-- Task directions --
Copy exactly the block of lines between the one containing "of the files" and the one containing "if empty is", inclusive.

-- Stored data --
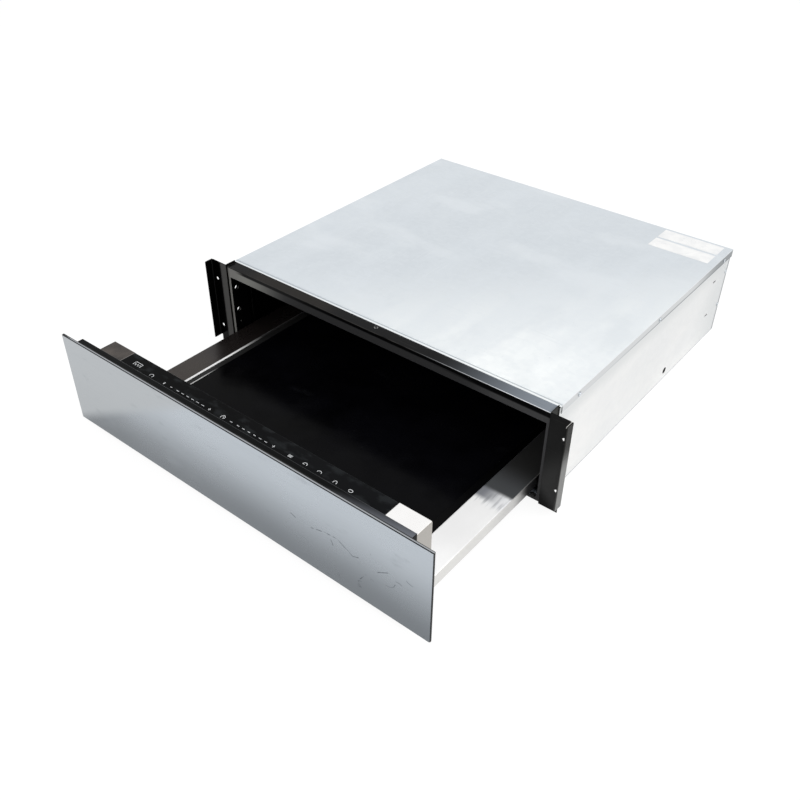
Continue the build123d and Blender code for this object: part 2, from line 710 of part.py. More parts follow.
for side, sign in sides:
    with BuildPart() as bracket:
        slab(side_span(sign, runner_inside - bracket_foot, runner_inside), bracket_y,
             (casing_sheet, casing_sheet + rail_sheet))
        slab(side_span(sign, runner_inside - rail_sheet, runner_inside), bracket_y,
             (casing_sheet, runner_middle + outer_half))
        stack_up([(sign * bracket_screw_x, y) for y in bracket_screw_y],
                 (casing_sheet, casing_sheet + rail_sheet), screw_hole, Mode.SUBTRACT)
    bracket.part.label = f"{side}_runner_bracket"
    export_step(bracket.part, f"parts/{side}_runner_bracket.step")

    with BuildPart() as fixed_member:
        channel(sign, fixed_web, fixed_lip, outer_half, fixed_y)
    fixed_member.part.label = f"{side}_runner_fixed_member"
    export_step(fixed_member.part, f"parts/{side}_runner_fixed_member.step")

    with BuildPart() as middle_member:
        channel(sign, middle_web, middle_lip, middle_half, middle_y)
    middle_member.part.label = f"{side}_runner_middle_member"
    export_step(middle_member.part, f"parts/{side}_runner_middle_member.step")

    with BuildPart() as drawer_member:
        channel(sign, drawer_web, drawer_lip, inner_half, drawer_member_y)
        hole_across(sign, rivet_spots, drawer_web)
    drawer_member.part.label = f"{side}_runner_drawer_member"
    export_step(drawer_member.part, f"parts/{side}_runner_drawer_member.step")

    for race_name, cage_x, ball_x, ball_z, cage_y, strip_past in cages:
        with BuildPart() as cage:
            build_cage(sign, side_span(sign, *cage_x), side_span(sign, cage_x[0], ball_x + strip_past),
                       ball_x, ball_z, cage_y)
        cage.part.label = f"{side}_{race_name}_ball_cage"
        export_step(cage.part, f"parts/{side}_{race_name}_ball_cage.step")

        with BuildPart() as balls:
            for up in (-1, 1):
                spots = [(sign * ball_x, y, runner_middle + up * ball_z) for y in ball_y(cage_y)]
                with Locations(*spots):
                    Sphere(ball_radius)
        balls.part.label = f"{side}_{race_name}_balls"
        export_step(balls.part, f"parts/{side}_{race_name}_balls.step")

# ---------------------------------------------------------------- behind the drawer
latch_travel = 6.0
latch_half_height = 11.0
plunger_radius = 4.0
plunger_round = 1.5
plunger_shown = 9.0
latch_front = tray_back + drawer_pulled + running_gap
latch_body_front = latch_front + plunger_shown
bore_end = back_face - 3.0

with BuildPart() as latch_body:
    slab(around(0, 14.0), (latch_body_front, back_face), around(latch_z, latch_half_height))
    slab(around(0, 24.0), (back_face - 2.0, back_face), around(latch_z, latch_half_height))
    with BuildSketch(Plane.XZ.offset(-bore_end)) as latch_bore:
        with Locations((0, latch_z)):
            Circle(plunger_radius + screw_gap)
    extrude(latch_bore.sketch, amount=bore_end - latch_body_front, mode=Mode.SUBTRACT)
latch_body.part.label = "latch_body"

with BuildPart() as latch_plunger:
    plunger_back = bore_end - latch_travel - running_gap
    with BuildSketch(Plane.XZ.offset(-plunger_back)):
        with Locations((0, latch_z)):
            Circle(plunger_radius)
    extrude(amount=plunger_back - latch_front)
    fillet(latch_plunger.faces().sort_by(Axis.Y)[0].edges(), plunger_round)
latch_plunger.part.label = "latch_plunger"

terminal_y = (back_face - 16.0, back_face)
terminal_z = (22.0, 44.0)
terminal_pitch = 16.0
terminal_bore = 3.0
terminal_bore_depth = 8.0

with BuildPart() as terminal_block:
    slab(around(gland_x, 1.5 * terminal_pitch), terminal_y, terminal_z)
    ways = [(gland_x + terminal_pitch * way, span_middle(terminal_y)) for way in (-1, 0, 1)]
    stack_up(ways, (terminal_z[1] - terminal_bore_depth, terminal_z[1]), terminal_bore, Mode.SUBTRACT)
terminal_block.part.label = "terminal_block"

gland_bore = 4.5
gland_reach = 9.0
gland_flange = 3.0
gland_flange_radius = 12.0
gland_cap_radius = 9.0
gland_rings = ((gland_flange_radius, back_inside, back_inside + gland_flange),
               (gland_cap_radius, back_inside + gland_flange, back_inside + gland_reach),
               (gland_radius, back_inside - gland_reach, back_inside))
nut_radius = 13.0
nut_thickness = 4.0

with BuildPart() as cable_gland:
    for radius, y_low, y_high in gland_rings:
        with BuildSketch(Plane.XZ.offset(-y_high)) as ring:
            with Locations((gland_x, gland_z)):
                Circle(radius)
                Circle(gland_bore, mode=Mode.SUBTRACT)
        extrude(ring.sketch, amount=y_high - y_low)
cable_gland.part.label = "cable_gland"

with BuildPart() as gland_nut:
    with BuildSketch(Plane.XZ.offset(-back_face)):
        with Locations((gland_x, gland_z)):
            RegularPolygon(nut_radius, 6)
            Circle(gland_radius + screw_gap, mode=Mode.SUBTRACT)
    extrude(amount=nut_thickness)
gland_nut.part.label = "gland_nut"

# ---------------------------------------------------------------- screws and rivets
drive_radius = 1.4
drive_depth = 0.8
frame_screw_head = 2.9
frame_screw_rise = 1.0
frame_screw_grip = 4.0
rivet_play = 0.05


def screw_across(sign, y, z, seat, grip):
    """One screw along X, its head on the seat and its shank reaching inwards."""
    head_x = seat + screw_head_height
    hole_across(sign, [(y, z, screw_head_radius)], (seat, head_x), Mode.ADD)
    hole_across(sign, [(y, z, screw_radius)], (seat - grip, seat), Mode.ADD)
    hole_across(sign, [(y, z, drive_radius)], (head_x - drive_depth, head_x), Mode.SUBTRACT)


with BuildPart() as cover_screws:
    for side, sign in sides:
        for y in cover_screw_y:
            screw_across(sign, y, cover_screw_z, half_housing, 2 * casing_sheet)
cover_screws.part.label = "cover_screws"

with BuildPart() as rear_screws:
    for side, sign in sides:
        for z in rear_screw_z:
            screw_across(sign, rear_screw_y, z, rim_inside, 2 * casing_sheet)
rear_screws.part.label = "rear_screws"

with BuildPart() as frame_screw:
    head_top = cover_under + frame_screw_rise
    stack_up([frame_screw_spot], (cover_under - frame_screw_grip, cover_under), screw_radius)
    stack_up([frame_screw_spot], (cover_under, head_top), frame_screw_head)
    stack_up([frame_screw_spot], (head_top - drive_depth, head_top), drive_radius, Mode.SUBTRACT)
frame_screw.part.label = "frame_screw"

with BuildPart() as bracket_screws:
    for side, sign in sides:
        spots = [(sign * bracket_screw_x, y) for y in bracket_screw_y]
        stack_up(spots, (casing_sheet, casing_sheet + rail_sheet), screw_radius)
        stack_up(spots, (casing_sheet + rail_sheet, casing_sheet + rail_sheet + screw_head_height),
                 screw_head_radius)
bracket_screws.part.label = "bracket_screws"

# The rivets are pressed flush with the skirt, and their heads lie inside the runner's channel.
rivet_head_x = (drawer_web[0] - rivet_head_height, drawer_web[0])

with BuildPart() as ledge_rivets:
    for side, sign in sides:
        for y in rivet_y:
            hole_across(sign, [(y, runner_middle, rivet_radius - rivet_play)],
                        (drawer_web[0], ledge_outer), Mode.ADD)
            hole_across(sign, [(y, runner_middle, rivet_head_radius)], rivet_head_x, Mode.ADD)
ledge_rivets.part.label = "ledge_rivets"

# ---------------------------------------------------------------- the rest of the files
single_parts = (
    bottom_plate, rear_panel, top_cover, blank_labels, front_frame, frame_buffers, front_panel,
    panel_backing, front_carrier, front_insulation, control_housing, control_glass, touch_board,
    power_board, board_standoffs, tray_pan, glass_base, tray_back_wall, heating_mat, insulation_pad,
    thermal_cutout, temperature_sensor, drawer_connector, latch_body, latch_plunger, terminal_block,
    cable_gland, gland_nut, cover_screws, rear_screws, frame_screw, bracket_screws, ledge_rivets)
for piece in single_parts:
    export_step(piece.part, f"parts/{piece.part.label}.step")
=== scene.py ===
import logging
import math
from dataclasses import dataclass
from enum import Enum

import bpy
import numpy as np
from mathutils import Matrix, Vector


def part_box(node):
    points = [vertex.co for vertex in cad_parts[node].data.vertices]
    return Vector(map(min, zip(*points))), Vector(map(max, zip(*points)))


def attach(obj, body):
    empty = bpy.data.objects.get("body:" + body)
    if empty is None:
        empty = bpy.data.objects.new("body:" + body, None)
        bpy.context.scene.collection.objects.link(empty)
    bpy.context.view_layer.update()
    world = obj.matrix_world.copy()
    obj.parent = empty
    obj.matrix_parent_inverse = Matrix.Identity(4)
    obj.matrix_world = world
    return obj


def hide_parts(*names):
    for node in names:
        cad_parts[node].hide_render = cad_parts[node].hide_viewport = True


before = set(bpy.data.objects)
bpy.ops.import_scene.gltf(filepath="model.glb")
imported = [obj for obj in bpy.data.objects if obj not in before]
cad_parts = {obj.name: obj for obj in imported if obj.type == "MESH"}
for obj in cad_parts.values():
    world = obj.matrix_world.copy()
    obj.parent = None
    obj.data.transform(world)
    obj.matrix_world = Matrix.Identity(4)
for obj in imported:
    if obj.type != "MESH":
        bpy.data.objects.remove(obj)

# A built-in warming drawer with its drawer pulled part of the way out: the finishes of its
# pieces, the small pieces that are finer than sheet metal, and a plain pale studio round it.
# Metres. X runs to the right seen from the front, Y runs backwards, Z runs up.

log = logging.getLogger("warming_drawer")
MM = 0.001
Place = tuple[float, float]
Size3 = tuple[float, float, float]
Tree = bpy.types.NodeTree
Socket = bpy.types.NodeSocket

# How finely the patterns are broken up, the cosines between which a face counts as turned one
# way, and the values of a pattern and of a strip that become 0 and 1.
CLOUD_DETAIL, LINE_DETAIL = 5.0, 2.0
TURNED_AWAY, TURNED_TO = 0.45, 0.75
EVEN_SPAN: Place = (0.3, 0.7)
BAND_SPAN: Place = (1.1, 0.7)


class Axis(Enum):
    """A direction of the object's frame."""

    X = 0
    Y = 1
    Z = 2

    def point(self, value: float) -> Size3:
        """A value on this axis, with 0 on the other two."""
        return tuple(value if axis is self else 0.0 for axis in Axis)


X, Y, Z = Axis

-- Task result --
# ---------------------------------------------------------------- the rest of the files
single_parts = (
    bottom_plate, rear_panel, top_cover, blank_labels, front_frame, frame_buffers, front_panel,
    panel_backing, front_carrier, front_insulation, control_housing, control_glass, touch_board,
    power_board, board_standoffs, tray_pan, glass_base, tray_back_wall, heating_mat, insulation_pad,
    thermal_cutout, temperature_sensor, drawer_connector, latch_body, latch_plunger, terminal_block,
    cable_gland, gland_nut, cover_screws, rear_screws, frame_screw, bracket_screws, ledge_rivets)
for piece in single_parts:
    export_step(piece.part, f"parts/{piece.part.label}.step")
=== scene.py ===
import logging
import math
from dataclasses import dataclass
from enum import Enum

import bpy
import numpy as np
from mathutils import Matrix, Vector


def part_box(node):
    points = [vertex.co for vertex in cad_parts[node].data.vertices]
    return Vector(map(min, zip(*points))), Vector(map(max, zip(*points)))


def attach(obj, body):
    empty = bpy.data.objects.get("body:" + body)
    if empty is None:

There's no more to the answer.